La Russie actuelle n’a qu’un tiers de son territoire en Europe, et c’est un des arguments de ceux qui la refusent dans l’Union Européenne. Mais ils oublient deux éléments majeurs, à savoir que le cœur de la Russie est et a toujours été en Europe, et que la Sibérie n’est au fond qu’un espace de colonisation, mais aussi que 75% de la population vit dans cette partie européenne. La Russie était peuplée en 2002 de 145 millions d’habitants et en 2005 d’un peu plus de 143 millions, sachant que la démographie russe, et aussi la détérioration des conditions de vie, sont les principales causes, outre l’émigration, de cette diminution.
Il convient aussi de signaler que la population de la Russie est essentiellement européenne de peuplement. 80% des habitants sont russes, et 84% sont indo-européens, si on y a ajoute notamment les Ukrainiens, les Arméniens, les Biélorusses ou encore les Allemands. A ces 84%, il faut ajouter les 3,3% de Caucasiens, notamment les Tchétchènes ou les Avars. 2% sont des finno-ougriens, dont la plupart sont de type europoïde, à l’instar des Mordves ou des Oudmourtes. Le principal groupe non-indo-européen de Russie est celui des Turcophones, dont la plupart, comme les Tatars, sont eux-aussi europoïdes et nettement russifiés, malgré la persistance de l’islam. Pour être plus précis, environ 2,5% des citoyens de Russie sont de type plus ou moins mongoloïde, et pour l’essentiel habitent dans la partie asiatique de la Russie. Il faut cependant rajouter les nombreux immigrés clandestins, provenant en particulier de Chine, et qui bien sûr ne sont pas comptabilisés dans les dites statistiques.
Ajoutons cependant que les Russes sont très nombreux dans le Kazakhstan voisin, puisqu’ils sont 30%, auxquels il faut ajouter 4% d’ukrainiens, 2,5% d’allemands et un certain nombre d’autres européens (Polonais, Biélorusses… etc.), pour un total d’environ 40% d’européens, surtout installés dans le nord du pays, à proximité de la frontière russe.
Sur le plan religieux, 51% des citoyens de Russie sont chrétiens orthodoxes, 7% sont musulmans, 1% ont une autre religion, 30% sont athées et 11% croient à des forces surnaturelles mais sans pratiquer une religion déterminée.

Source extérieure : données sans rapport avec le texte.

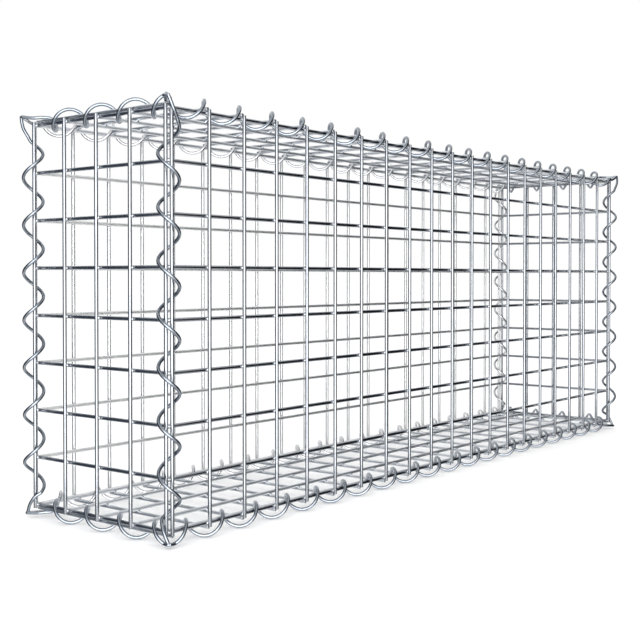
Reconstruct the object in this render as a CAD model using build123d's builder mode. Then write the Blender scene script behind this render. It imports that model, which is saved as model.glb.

On a pu voir que, contrairement à la Turquie, et malgré le fait que seulement un tiers du pays soit en Europe, la Russie est clairement un état européen. C’est le cas au niveau ethnique, puisque les diverses composantes de la Russie sont essentiellement des Slaves, des Finno-Ougriens, des Caucasiens et des Turcs fortement slavisés. C’est le cas au niveau religieux, avec d’une part le poids du christianisme orthodoxe et d’autre part l’importance de la « double foi » au sein du peuple. C’est le cas au niveau politique, avec des institutions qui, malgré certains défauts, sont proches de celles du reste de l’Europe.
Le PSUNE estime que, du fait de ces différentes données, la Russie a vocation à faire partie d’une Europe politique digne de ce nom, qu’elle passe par l’Union Européenne ou pas. Cependant, elle devrait l’intégrer le plus vite possible, dans notre intérêt et dans le sien. Mais cela ne peut passer que par une réconciliation des Européens de l’Est avec leurs frères russes, dépassant des querelles obsolètes et néfastes, puisqu’elles servent indirectement l’atlantisme, qui cherche à séparer définitivement l’Europe occidentale et la Russie. Une telle union serait en effet redoutable à leurs yeux, et c’est pourquoi il faut la souhaiter au plus vite.